Good job Alex, we were the ones that just put in when you came behind us, we probably caught plus or minus 20 specks but not a single keeper, largset was 13.5 ;( did manage to find a big school of white trout off of Peterson point though. Tough with the wind.


----------



## Kevin B (Dec 3, 2012)

Congrats, looks like a great day to me.

Kevin


----------



## DAWGONIT (Jan 16, 2009)

Pretty work for a 'snotty' day for sure.
thanks for pics & sharing.
catch 'em up.


----------



## fsu alex (Aug 3, 2011)

Rjw615 said:


> Wirelessly posted
> 
> Good job Alex, we were the ones that just put in when you came behind us, we probably caught plus or minus 20 specks but not a single keeper, largset was 13.5 ;( did manage to find a big school of white trout off of Peterson point though. Tough with the wind.


Nice talking to you this morning. All the bigger specks I caught were in shallow water,2' range.


----------



## Rjw615 (May 26, 2008)

Wirelessly posted

Ahhh, that's where we went wrong after catching the dinks in the two to three foot water level, we went looking for deeper water, gave up too quickly, good talking to you as well.


----------



## wflgator (Oct 1, 2007)

Nice report - where do you usually lanunch at? Been meaning to fish BW this year.


----------



## fsu alex (Aug 3, 2011)

wflgator said:


> Nice report - where do you usually lanunch at? Been meaning to fish BW this year.


Nichols boat ramp.


----------



## wflgator (Oct 1, 2007)

I always forget about that ramp. Is there a lanuch fee there?


----------



## fsu alex (Aug 3, 2011)

wflgator said:


> I always forget about that ramp. Is there a lanuch fee there?


Yeah it's $5 and an additional $2 if you have a guest vehicle.


----------



## dabutcher (Apr 19, 2008)

Good job Alex. I should have fished Blackwater instead of Escambia Saturday afternoon.


----------



## King Mike (Apr 15, 2008)

I love this time of year! Specs come easy and in good numbers! Thanks for the report. I love reading them.


----------



## 1pescadoloco (Dec 2, 2011)

fsu alex said:


> Yeah it's $5 and an additional $2 if you have a guest vehicle.
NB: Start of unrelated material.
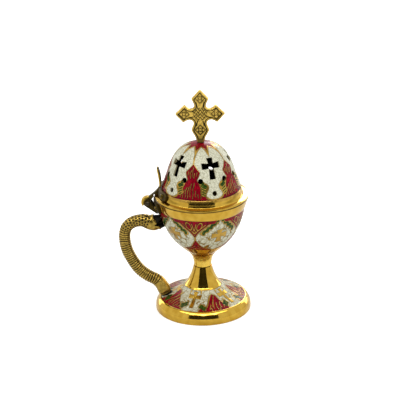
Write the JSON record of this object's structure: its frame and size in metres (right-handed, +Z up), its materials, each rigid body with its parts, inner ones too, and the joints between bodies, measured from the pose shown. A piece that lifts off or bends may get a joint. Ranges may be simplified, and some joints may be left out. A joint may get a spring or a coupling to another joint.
{
  "type": "footed hand censer",
  "caption": "Footed brass censer with a hinged, pierced dome lid, thumb lever, cross finial, lift-out charcoal cup and a serpent side handle.",
  "frame": {"origin": "on the floor, under the middle of the whole outline (the vessel's own axis stands at x = 13.65 mm)", "axes": "+Z up, -X towards the handle and hinge, +Y to the left when the handle is at the back"},
  "size_m": [0.1023, 0.0746, 0.18],
  "materials": {
    "gold_brass": "polished",
    "cast_brass": "cast, darkened in the recesses",
    "steel": "plain",
    "red_enamel": "glossy enamel on brass",
    "pale_enamel": "glossy enamel on brass",
    "sooted_brass": "heat-dulled"
  },
  "bodies": {
    "vessel": {"foot": "red_enamel", "stem": "gold_brass", "bowl": "red_enamel", "stem_bolt": "steel", "stem_washer": "steel", "stem_nut": "steel", "hinge_bracket": "cast_brass", "hinge_pin": "steel", "bracket_rivet_left": "gold_brass", "bracket_rivet_right": "gold_brass", "handle": "cast_brass", "handle_upper_screw": "steel", "handle_lower_screw": "steel"},
    "lid": {"lid_dome": "pale_enamel", "cross_finial": "cast_brass", "finial_washer": "steel", "finial_nut": "steel", "hinge_leaf": "cast_brass", "leaf_rivet_left": "gold_brass", "leaf_rivet_right": "gold_brass"},
    "cup": {"charcoal_cup": "sooted_brass"}
  },
  "joints": [
    {"name": "lid_hinge", "type": "hinge", "parent": "vessel", "child": "lid", "pos_m": [-0.02815, 0, 0.0893], "axis": [0, -1, 0], "range_deg": [0, 105]},
    {"name": "cup_lift", "type": "slide", "parent": "vessel", "child": "cup", "axis": [0, 0, 1], "range_m": [0, 0.006]}
  ]
}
I drag the front crossmember on my trailer everytime I put in there. Low tide is really bad

I still use it because it's a great location


----------



## wflgator (Oct 1, 2007)

Yeah - I put in there once when fishing with someone else. Guess I'll have to try it myself!


----------



## Captain_Saylor (May 4, 2012)

anything in catfish basin?


----------



## fsu alex (Aug 3, 2011)

From what I hear,there are some fish being caught in there. I personally haven't fished it in a while.


----------



## Captain_Saylor (May 4, 2012)

What kind reds, trout, flounder?


----------



## fsu alex (Aug 3, 2011)

Reds and trout.


----------



## reelndrag (Feb 20, 2013)

Nice catch Alex!


----------